Stored records >>
|---|

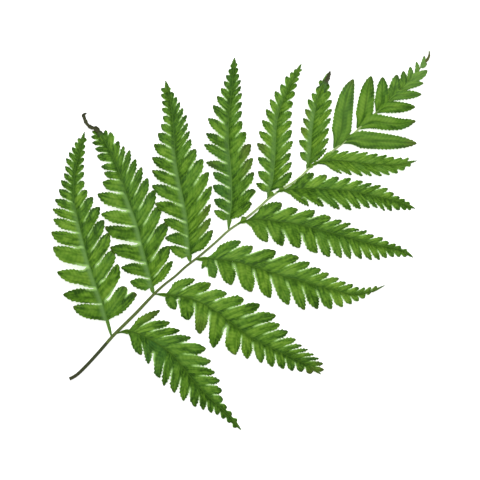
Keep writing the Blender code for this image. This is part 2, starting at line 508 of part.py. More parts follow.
def sheet_object(name, ring, inside, spine):
    """A thin closed blade over an outline: the same triangles above and below, joined round the edge."""
    points = ring + inside + spine
    flat = [Vector(turned(*p[0])) for p in points]
    face = list(range(len(ring)))
    edges = []
    first = len(ring) + len(inside)
    for k in range(first, len(points) - 1):
        edges.append((k, k + 1))
    coords, _, tris, origin, _, _ = delaunay_2d_cdt(flat, edges, [face], 1, 1e-5)
    low, thick = [], []
    for k, co in enumerate(coords):
        if origin[k]:
            src = points[origin[k][0]]
            low.append(src[1])
            thick.append(src[2])
        else:
            print("crossing in", name, tuple(co))
            near = sorted(range(len(flat)), key=lambda m: (flat[m] - co).length)[:2]
            low.append(sum(points[m][1] for m in near) / 2)
            thick.append(min(points[m][2] for m in near))
    mesh = bpy.data.meshes.new(name)
    bm = bmesh.new()
    bottom = [bm.verts.new((co.x * MM, co.y * MM, low[k] * MM)) for k, co in enumerate(coords)]
    top = [bm.verts.new((co.x * MM, co.y * MM, (low[k] + thick[k]) * MM)) for k, co in enumerate(coords)]
    count = {}
    for tri in tris:
        tri = list(tri)
        a, b, c = (coords[m] for m in tri)
        if (b.x - a.x) * (c.y - a.y) - (b.y - a.y) * (c.x - a.x) < 0:
            tri.reverse()
        bm.faces.new([top[m] for m in tri])
        bm.faces.new([bottom[m] for m in reversed(tri)])
        for m in range(3):
            e = (tri[m], tri[(m + 1) % 3])
            count[e] = count.get(e, 0) + 1
    for (a, b) in list(count):
        if (b, a) not in count:
            bm.faces.new((bottom[a], bottom[b], top[b]))
            bm.faces.new((bottom[a], top[b], top[a]))
    loose = [v for v in bm.verts if not v.link_faces]
    bmesh.ops.delete(bm, geom=loose, context="VERTS")
    bm.to_mesh(mesh)
    bm.free()
    obj = bpy.data.objects.new(name, mesh)
    bpy.context.scene.collection.objects.link(obj)
    return obj


def stalk_radius(u):
    if u < 0.5:
        return along((STALK_RADIUS_FOOT, STALK_RADIUS_MID), u * 2)
    return along((STALK_RADIUS_MID, STALK_RADIUS_TOP), u * 2 - 1)


def stalk_object(name, rib, s0, s1, steps):
    """A length of the stalk: a rod whose underside lies flat on the surface."""
    mesh = bpy.data.meshes.new(name)
    bm = bmesh.new()
    rings = []
    sides = len(STALK_SECTION)
    for k in range(steps + 1):
        s = s0 + (s1 - s0) * k / steps
        r = stalk_radius(s / rib.length)
        centre = rib.at(s)
        tan = rib.tangent(s)
        n = np.array([-tan[1], tan[0]])
        ring = []
        for across, up in STALK_SECTION:
            x, y = turned(*(centre + n * r * across))
            ring.append(bm.verts.new((x * MM, y * MM, r * up * MM)))
        rings.append(ring)
    for lower, upper in zip(rings, rings[1:]):
        for m in range(sides):
            j = (m + 1) % sides
            bm.faces.new((lower[m], lower[j], upper[j], upper[m]))
    bm.faces.new(rings[0][::-1])
    bm.faces.new(rings[-1])
    bmesh.ops.recalc_face_normals(bm, faces=bm.faces)
    bm.to_mesh(mesh)
    bm.free()
    obj = bpy.data.objects.new(name, mesh)
    bpy.context.scene.collection.objects.link(obj)
    return obj


def give_material(obj, name, colour, roughness):
    mat = bpy.data.materials.new(name)
    mat.use_nodes = True
    shader = mat.node_tree.nodes["Principled BSDF"]
    shader.inputs["Base Color"].default_value = (*colour, 1.0)
    shader.inputs["Roughness"].default_value = roughness
    shader.inputs["Metallic"].default_value = 0.0
    obj.data.materials.clear()
    obj.data.materials.append(mat)


def build():
    for obj in list(bpy.data.objects):
        bpy.data.objects.remove(obj, do_unlink=True)

    stalk = Rib(RACHIS, 400)

    # the bare stalk below the first pair of pinnae
    stipe = stalk_object("stipe", stalk, 0.0, BARE_STALK, 6)
    give_material(stipe, "stipe", (0.09, 0.085, 0.03), 0.55)

    # the leafy part: the stalk between the pinnae with everything that grows on it
    blade = stalk_object("blade", stalk, BARE_STALK + NODE_GAP, stalk.length, STALK_STEPS)
    leaves = bpy.data.collections.new("leaves")
    bpy.context.scene.collection.children.link(leaves)
    for name, spec in PINNAE.items():
        leaf = sheet_object(name, *pinna_outline(spec))
        leaves.objects.link(leaf)
    for name, (points, width) in LEAFLETS.items():
        teeth = max(2, int(width / 3))
        leaf = sheet_object(name, *leaflet_outline(points, width, teeth))
        leaves.objects.link(leaf)
    for name, (points, width_foot, width_end) in WITHERED.items():
        leaf = sheet_object(name, *withered_outline(points, width_foot, width_end))
        leaves.objects.link(leaf)
    fuse = blade.modifiers.new("fuse", "BOOLEAN")
    fuse.operation = "UNION"
    fuse.operand_type = "COLLECTION"
    fuse.collection = leaves
    fuse.solver = "EXACT"
    bpy.context.view_layer.objects.active = blade
    bpy.ops.object.modifier_apply(modifier=fuse.name)
    for leaf in list(leaves.objects):
        bpy.data.objects.remove(leaf, do_unlink=True)
    bpy.data.collections.remove(leaves)
    tidy = bmesh.new()
    tidy.from_mesh(blade.data)
    bmesh.ops.triangulate(tidy, faces=tidy.faces)
    tidy.to_mesh(blade.data)
    tidy.free()
    give_material(blade, "blade", (0.10, 0.22, 0.03), 0.5)


build()
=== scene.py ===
import math

import bpy
import numpy as np
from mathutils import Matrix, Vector


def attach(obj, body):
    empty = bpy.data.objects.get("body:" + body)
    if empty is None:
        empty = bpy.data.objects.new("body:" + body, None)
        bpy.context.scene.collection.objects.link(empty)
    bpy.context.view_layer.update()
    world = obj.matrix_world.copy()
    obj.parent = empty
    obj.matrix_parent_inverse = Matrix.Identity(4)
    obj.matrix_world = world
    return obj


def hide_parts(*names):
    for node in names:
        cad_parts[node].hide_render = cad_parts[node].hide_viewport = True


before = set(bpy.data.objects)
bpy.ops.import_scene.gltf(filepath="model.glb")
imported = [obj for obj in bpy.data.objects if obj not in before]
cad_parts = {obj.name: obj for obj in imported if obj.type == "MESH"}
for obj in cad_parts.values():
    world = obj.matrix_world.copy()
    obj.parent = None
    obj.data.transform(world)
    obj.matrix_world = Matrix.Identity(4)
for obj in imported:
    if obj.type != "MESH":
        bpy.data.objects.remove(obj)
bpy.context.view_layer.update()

MM = 0.001

# How the frond lies: the stalk runs along +Y, and the guide values are turned by this angle
STALK_ANGLE_DEG = 42.3
CENTRE_X = 316.16
CENTRE_Y = 40.22

# Stalk, in mm
STALK_RADII = [(0.0, 1.75), (104.0, 1.6), (135.0, 1.25), (375.0, 1.15), (490.0, 0.6)]  # way along it, radius
STALK_TALL = 1.75             # its height in radii
STALK_GROOVE = 0.12
STALK_SIDES = 20
STALK_STEP = 1.5
BARE_STALK = 52.0
NODE_GAP = 0.3

# Leaves, in mm
SHEET = 0.42                  # thickness of the living leaf
CLEARANCE = 0.02              # between the lowest leaf and the surface
CROWN = 0.55                  # how far a leaflet falls from its midvein to its edge
RIB_LIFT = 0.40               # how far the leaf rises where it meets its rib
MIDVEIN_DEPTH = 0.18
MIDVEIN_WIDTH = 0.12          # as a share of the half width
VEIN_RELIEF = 0.07
VEIN_SLANT = 0.9              # how far a side vein runs forward on its way out, in teeth
WELD = 0.01                   # corners nearer than this become one
SEAM_WELD = 0.03              # the same between pinnules
RING_WELD = 0.004             # the same at the ends of rods
SMOOTH_ANGLE_DEG = 55.0

# Pinnae, in mm
RIB_WIDTH = 1.7
RIB_WIDTH_TIP = 0.6
RIB_DEPTH = 1.02
RIB_DEPTH_TIP = 0.84
RIB_GROOVE = 0.14
GROOVE_WIDTH = 0.38           # of ribs and stalk, as a share of the half width
RIB_SHORT = 0.6               # how far the rib stops before the tip
RIB_SIDES = 12
RIB_STEP = 2.0
ARCH_BASE = 3.0
ARCH_PER_LENGTH = 0.020
ARCH_START = 0.55             # height of the rib at the stalk
DROOP = {"near": 0.45, "far": 0.92}
PINNULE_BEND = 0.04
PINNULE_TURN = 0.22           # spread of the twist and of the lift of pinnules
FULL_PINNULE = 22.0           # a pinnule of this length has the full relief
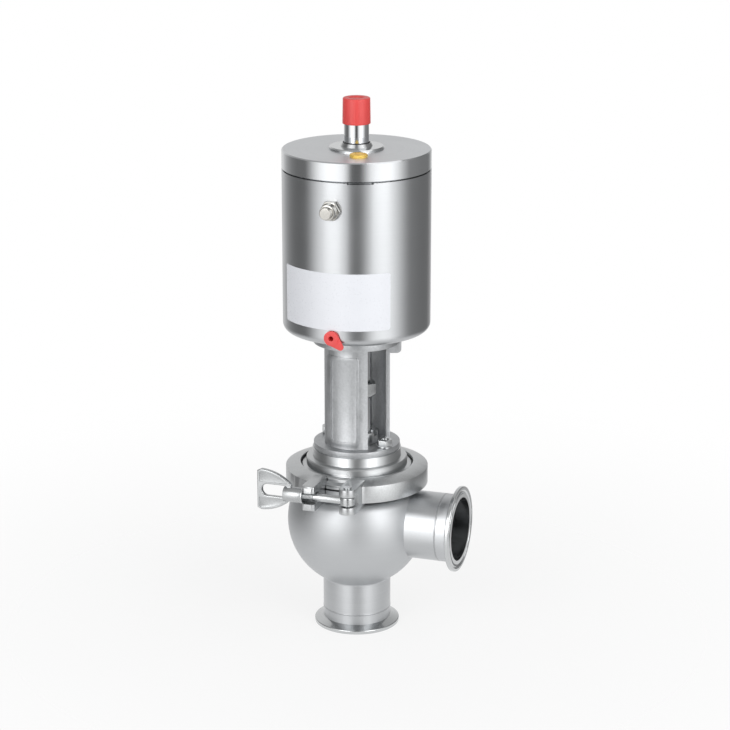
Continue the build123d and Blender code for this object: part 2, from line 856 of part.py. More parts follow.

|---|

Required task >> Only the lines from the line with "if empty is" to the line with "in imported if", inclusive, are to be printed, exactly as they appear.

Full solution >>
    if empty is None:
        empty = bpy.data.objects.new("body:" + body, None)
        bpy.context.scene.collection.objects.link(empty)
    bpy.context.view_layer.update()
    world = obj.matrix_world.copy()
    obj.parent = empty
    obj.matrix_parent_inverse = Matrix.Identity(4)
    obj.matrix_world = world
    return obj


def hide_parts(*names):
    for node in names:
        cad_parts[node].hide_render = cad_parts[node].hide_viewport = True


before = set(bpy.data.objects)
bpy.ops.import_scene.gltf(filepath="model.glb")
imported = [obj for obj in bpy.data.objects if obj not in before]
cad_parts = {obj.name: obj for obj in imported if obj.type == "MESH"}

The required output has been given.